If all tokens are accepted, the updated context becomes: “The future of artificial intelligence will transform the world in.”

Second Forward Pass: From the updated context, the process repeats. Instead of requiring four separate forward passes (one for each token), MEDUSA accomplishes this in a single pass.

This parallel prediction drastically reduces the number of forward passes needed. Traditional LLMs require 20 forward passes to generate 20 tokens. In contrast, MEDUSA only needs five passes if each successfully predicts and accepts four tokens.

Tree-Based Prediction and Attention

The tree construction process further enhances efficiency by retaining multiple top predictions for each position:

Context: “The future of AI will”

Level 1 (Main Model top-2): “transform”, “change”
Level 2 (Head 1 top-2): “the”, “our”
Level 3 (Head 2 top-2): “world”, “industry”
Level 4 (Head 3 top-2): “in”, “by”

The tree-based attention mechanism is key to this efficiency. Instead of processing each path independently, it employs an attention mask that restricts tokens to only attend to their predecessors within the same path. For instance:

When verifying “the” after “transform,” it references only “transform” and the original context.
When verifying “world,” it considers “transform the” and the original context.

This approach allows MEDUSA to verify multiple potential continuations simultaneously, avoiding the inefficiency of individually checking each path.

Efficient Verification and Acceptance

MEDUSA’s verification process is equally ingenious. Rather than relying on a separate model, it uses the tree-based attention mechanism to assess all predicted tokens collectively, ensuring their coherence as a group. This is akin to a quality control system inspecting multiple items at once instead of one by one.

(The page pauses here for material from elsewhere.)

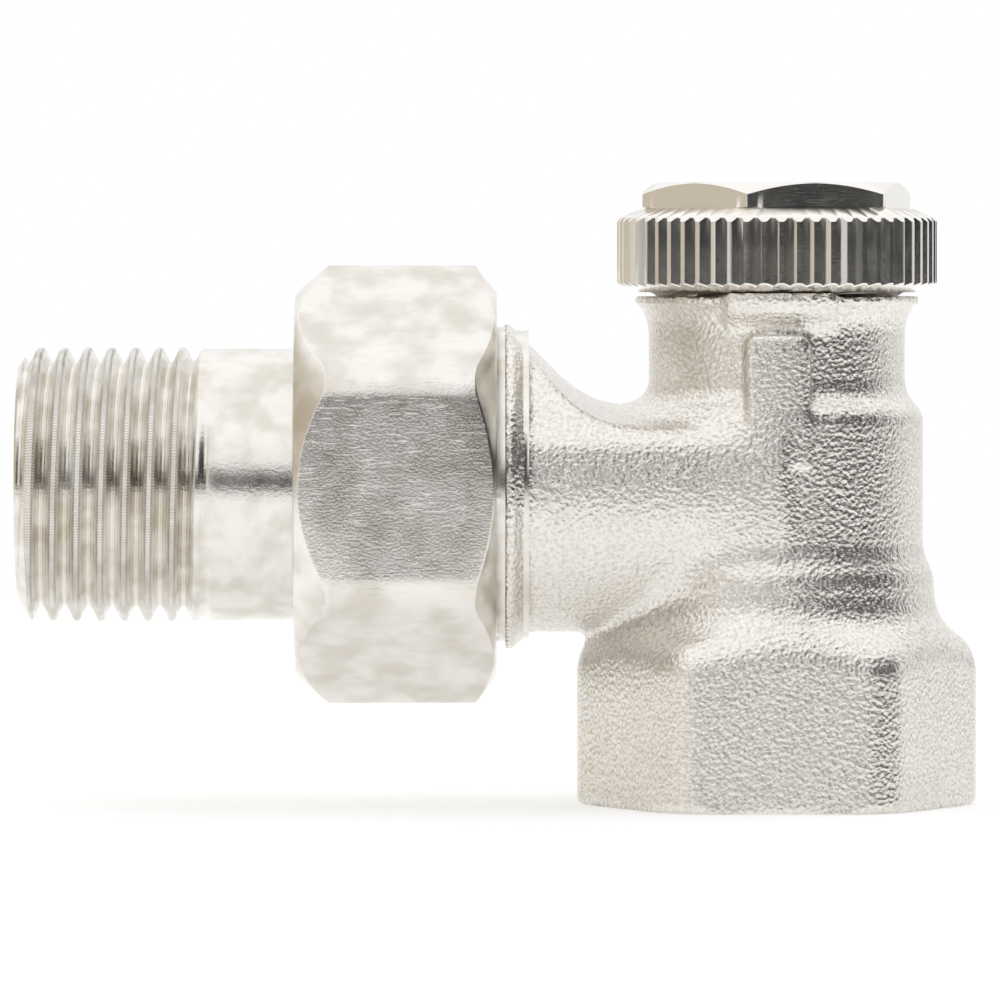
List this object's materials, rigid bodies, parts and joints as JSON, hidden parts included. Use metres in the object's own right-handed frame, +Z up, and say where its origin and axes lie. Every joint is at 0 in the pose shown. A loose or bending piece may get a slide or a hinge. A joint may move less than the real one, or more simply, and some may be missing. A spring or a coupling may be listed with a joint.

To further enhance efficiency, MEDUSA introduces a “typical acceptance” scheme for selecting predictions. Instead of demanding exact matches with what the model would have generated token by token, it accepts predictions that are sufficiently probable. This approach balances generation speed and output quality by tolerating slight deviations.

Iterative Process

Once predictions are verified, the accepted tokens are added to the context. If MEDUSA accepts four tokens in one pass, the next prediction starts from this extended context, eliminating the need for multiple forward passes.

By combining parallel prediction, tree-based attention, and a pragmatic acceptance scheme, MEDUSA delivers efficient and high-quality text generation that outperforms traditional models in both speed and coherence.

Results

The performance improvements MEDUSA achieves are impressive. Without compromising generation quality, MEDUSA-1 achieves a 2.2× speedup over standard LLM inference. MEDUSA-2 pushes this further to 2.3–2.8× faster generation.

What’s particularly interesting is how MEDUSA performs differently across various tasks. It shows exceptional performance in coding tasks, achieving a 3.29× speedup, and data extraction tasks, reaching a 3.62× speedup. This suggests that tasks with more structured or predictable outputs benefit most from MEDUSA’s parallel prediction approach.

The results are especially impressive considering that these improvements come without requiring a separate draft model. This means simpler deployment, less memory usage, and easier integration into existing systems. The paper demonstrates these speedups across different model sizes, from 7B to 33B parameters, showing MEDUSA’s scalability.

Most importantly, these speed improvements come without sacrificing generation quality. The paper shows comparable or even slightly improved quality scores on benchmark tests, suggesting that MEDUSA’s parallel prediction approach might actually help the model maintain better coherence across longer sequences of text.